Mass and Travel to Córdoba

June 2nd, 2015 by rmfusc17

Yesterday morning, May 31st, we had the opportunity to sing at mass at a local Jesuit church in Buenos Aires. The church was beautiful. It was filled with many beautiful statues and paintings. It looked like the ceiling was going through some construction because there was a sheer cloth covering it up. However this did not take away from the beauty of the church. It was fascinating to see churches in Argentina. They are so different from churches in the U.S. They are full of rich detail and color with gold embellishments. The architecture is amazing. It was also interesting experiencing a mass in Spanish. The choir has many different levels of Spanish skills ranging from native speaker to no Spanish at all. For me, I was pleasantly surprised at how much I understood. It was very interesting to go through a mass service, something that I have done every week of my entire life, and at some points be completely lost and at other times completely able to follow what was going on. It was a great learning experience.

The church was the oldest Jesuit church in Buenos Aires. During the homily the priest thanked us for our presence at the mass. He told the congregation that although we come from different places we are all connected by the same faith, the same Jesuit bond, the same vocation and the same original sin. Even after we leave Buenos Aires and Argentina, we will still share the connection with the people of the congregation because of this shared experience. We will always have ties to the church in Buenos Aires because of our shared vocation.

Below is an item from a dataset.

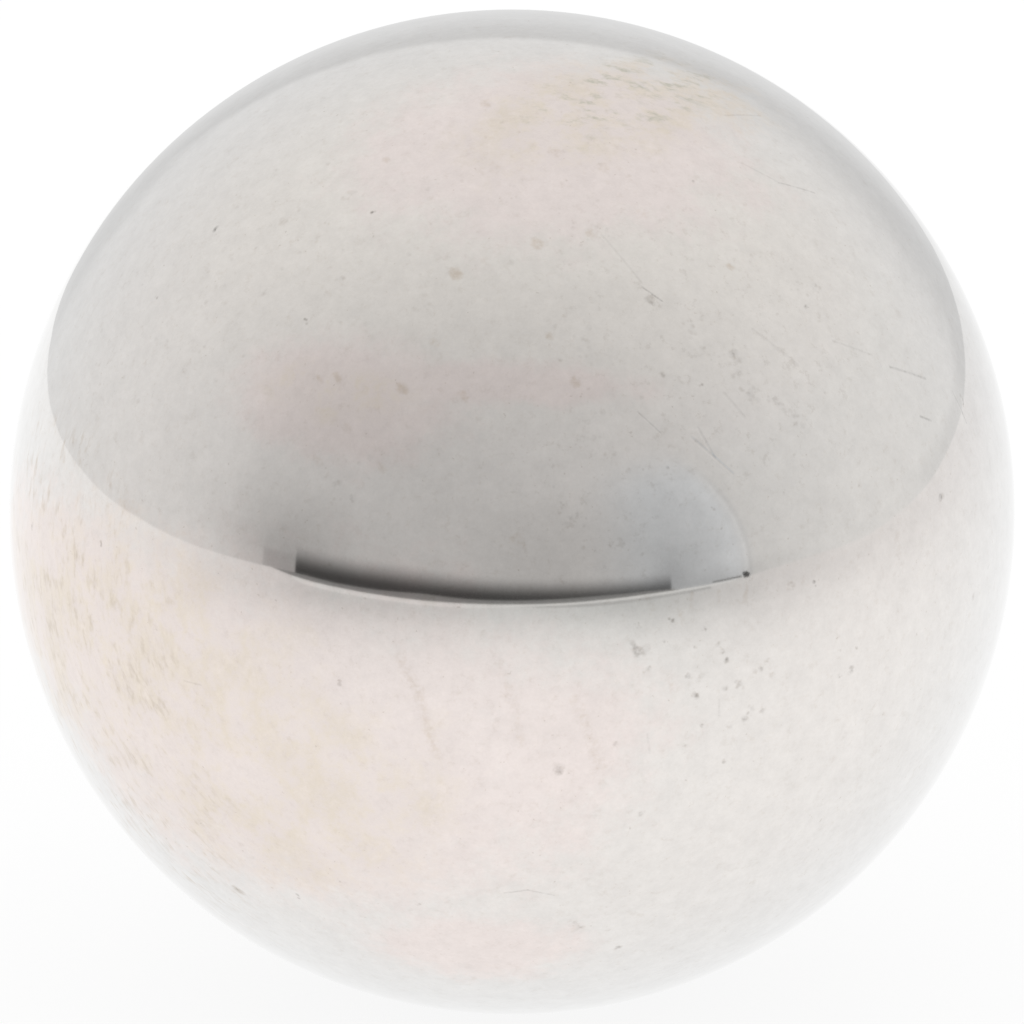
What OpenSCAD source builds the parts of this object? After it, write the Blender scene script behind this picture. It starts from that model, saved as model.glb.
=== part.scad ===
// Steel ball: one solid sphere, ground and lapped to a mirror finish.
// The origin is the ball's centre. Sizes are in millimetres, with +Z up.

/* [Ball] */
// Diameter of the ball
ball_d = 25.4; // [3:0.1:100]

/* [Hidden] */

// Facets round a great circle, which set how smooth the preview looks
$fn = 180;

// The whole object. Lapping leaves no flat, seam or pole, so any axis through
// the centre is an axis of symmetry.
module ball() {
    color("silver")
        sphere(d = ball_d);
}

ball();
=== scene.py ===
import math
import random
import bpy
import numpy as np
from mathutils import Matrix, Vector


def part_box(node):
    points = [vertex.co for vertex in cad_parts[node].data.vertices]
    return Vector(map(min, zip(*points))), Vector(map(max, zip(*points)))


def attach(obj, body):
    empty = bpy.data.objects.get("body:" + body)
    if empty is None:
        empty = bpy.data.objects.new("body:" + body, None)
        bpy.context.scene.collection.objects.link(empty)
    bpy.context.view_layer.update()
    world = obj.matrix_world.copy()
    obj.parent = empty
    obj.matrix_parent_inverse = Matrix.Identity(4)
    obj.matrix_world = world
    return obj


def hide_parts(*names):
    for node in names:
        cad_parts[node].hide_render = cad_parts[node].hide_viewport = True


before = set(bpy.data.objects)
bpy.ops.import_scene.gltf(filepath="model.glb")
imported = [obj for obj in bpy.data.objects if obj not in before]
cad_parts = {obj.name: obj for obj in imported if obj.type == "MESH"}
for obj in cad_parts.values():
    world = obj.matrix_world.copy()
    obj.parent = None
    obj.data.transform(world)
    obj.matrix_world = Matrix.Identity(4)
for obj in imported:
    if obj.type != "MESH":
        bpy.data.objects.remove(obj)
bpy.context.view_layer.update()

# ---- Ball ---------------------------------------------------------------------------------------
# One solid ball of hardened chrome steel, ground and lapped to a mirror. Its worn side is turned to
# the front (-Y): a thin straw and pink tarnish in blotches, small pits, and hair scratches picked up
# among other parts. Lengths in this section are in millimetres.
MM = 0.001
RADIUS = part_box("ball")[1].z / MM
# The tint's painted fade towards the outline, which stands in for the look of metal at grazing angles, is
# centred on this direction.
FRONT_RISE = 17.5  # degrees that the middle of the worn side is turned up, and the camera with it
CELLS = 48  # cells along each side of the six faces of the cube that is blown up into the ball
PARTS = 16  # parts that a cell's side may be split into near a mark
SIDE = CELLS * PARTS
PART_MM = math.pi / 2 * RADIUS / SIDE  # side of the smallest cell


def on_ball(turn, rise):
    """Direction of a place on the ball: degrees round from the front to the right, and up."""
    turn, rise = math.radians(turn), math.radians(rise)
    level = math.cos(rise)
    return np.array([math.sin(turn) * level, -math.cos(turn) * level, math.sin(rise)])


# A mark is (one end, other end, half width, depth, darkness, tarnish). A pit has both ends in one
# place. Darkness is the share of light that it takes away, and tarnish is how brown it is.
marks = []
luck = random.Random(7)
CRATER_DEPTH = 0.008  # share of a crater's half width
SCRATCH_DEPTH = 0.003
DEEPEST = 0.04  # where marks lie over each other, they go no deeper than this
CRATER_TARNISH = 0.3
SCUFF_TARNISH = 0.2
STAIN_DARKNESS = 0.05  # of a stain at full strength


def near(turn, rise, spread):
    """A seeded place within about spread millimetres of a place on the ball."""
    at = on_ball(turn, rise) + np.array([luck.gauss(0, 1) for _ in range(3)]) * spread / RADIUS
    return at / np.linalg.norm(at)


def pit(turn, rise, width, dark, grains=6):
    """A rust pit, which is a cluster of shallow craters inside its width."""
    for _ in range(grains):
        at = near(turn, rise, width * 0.25)
        half = width * luck.uniform(0.25, 0.5)
        tone = dark * luck.uniform(0.2, 0.6)
        marks.append((at, at, half, half * CRATER_DEPTH, tone, CRATER_TARNISH))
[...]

Following mass we enjoyed a few moments of American bliss in Starbucks where we indulged in iced coffees, bagles and other American favorites that we have been missing over the past few days. The baristas asked us where we were from and what brought us to Buenos Aires. When we told them we were a choir they asked if we would sing for them. Once everyone had received their orders, we sang Waitin on the World by John Mayer. The baristas loved it and even gave us a thank you note on our way out. Following Starbucks we embarked on our 10 hour journey to Córdoba by bus. We arrived around 11 pm and ate dinner at a local restaurant and all promptly went to bed. We were so tired from our long ride. We can’t wait to explore Córdoba Monday and Tuesday!